The recursions finishes when the queues become small enough to store as arrays (eg, 1-bit queues).

Notice that the function makes only one recursive call to the Insert function. Because all of the other operations are $$O(1)$$ time, the recurrence is $T(b) = T(b/2) + O(1)$ where $$b$$ is the number of bits in $$x$$. Hence, $$T(b) = O(\log b)$$ and since $$b = \log C$$, the algorithm runs in $$O(\log \log C)$$ time.

Find-Min

Trivial, return Q.min. This should take $$O(1)$$ time.

Delete

At somepoint, every element is a minimum element for some vEB. We handle this base case by deleting the min and then recalculating what the minimum element is. We must be mindful to keep $$Q.summ$$ up to date as well. Otherwise, we merely drill down the levels of vEB until we reach our base case situation.

Delete($$x,Q$$)

 $$x<Q.min$$ return/die $$x = Q.min$$ $$first = Q.summ.min$$ $$first = null$$ $$Q.min = null$$, return $$x = Q.min = first | Q[first].min$$ create element with high halfword = first", low = $$Q[first].min$$ Delete$$(x_l, Q[x_h])$$ $$Q[x_h].min = null$$ Delete$$(x_h, Q.summ)$$

Once again, the running time for this algorithm is $$O(\log \log C)$$. The reason why this again results in only one call to a $$O(\sqrt{U})$$ problem is that even if Delete is called twice, the second call implies that the first call took only constant time. (if $$Q(x_h)$$ is now empty, that means that the earlier call to Delete was deleting that vEBs minimum, and only, element. Such a call takes constant time, so we can now use our $$O(\sqrt{U})$$ time on updating $$Q.summ$$).

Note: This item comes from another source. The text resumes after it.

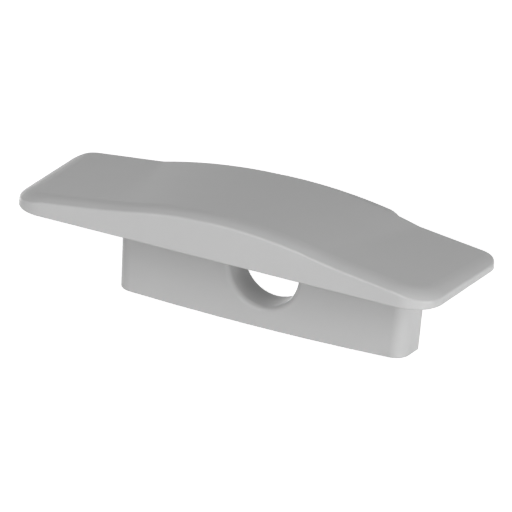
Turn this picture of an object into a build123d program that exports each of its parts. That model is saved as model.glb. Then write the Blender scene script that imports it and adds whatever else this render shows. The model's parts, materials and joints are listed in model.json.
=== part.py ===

Other supported operations

Note that it is easy to support all of the following operations in $$O(\log \log C)$$ time

• Max

$$()$$. Symmetric to the min.

• Find

$$(x)$$. Determines whether the element exists in the queue.

• Succ

$$(x)$$. Finds the smallest value in the queue that is larger than $$x$$. Returns nothing if $$x$$ is the largest.

• Pred

$$(x)$$. Finds the largest value in the queue that is smaller than $$x$$. Returns nothing if $$x$$ is the smallest.

• Delete-Min

$$(x)$$. Special case of Delete.

• Delete-Max

$$()$$. Removes the max element from the queue. Works in the same way that Delete-Min works.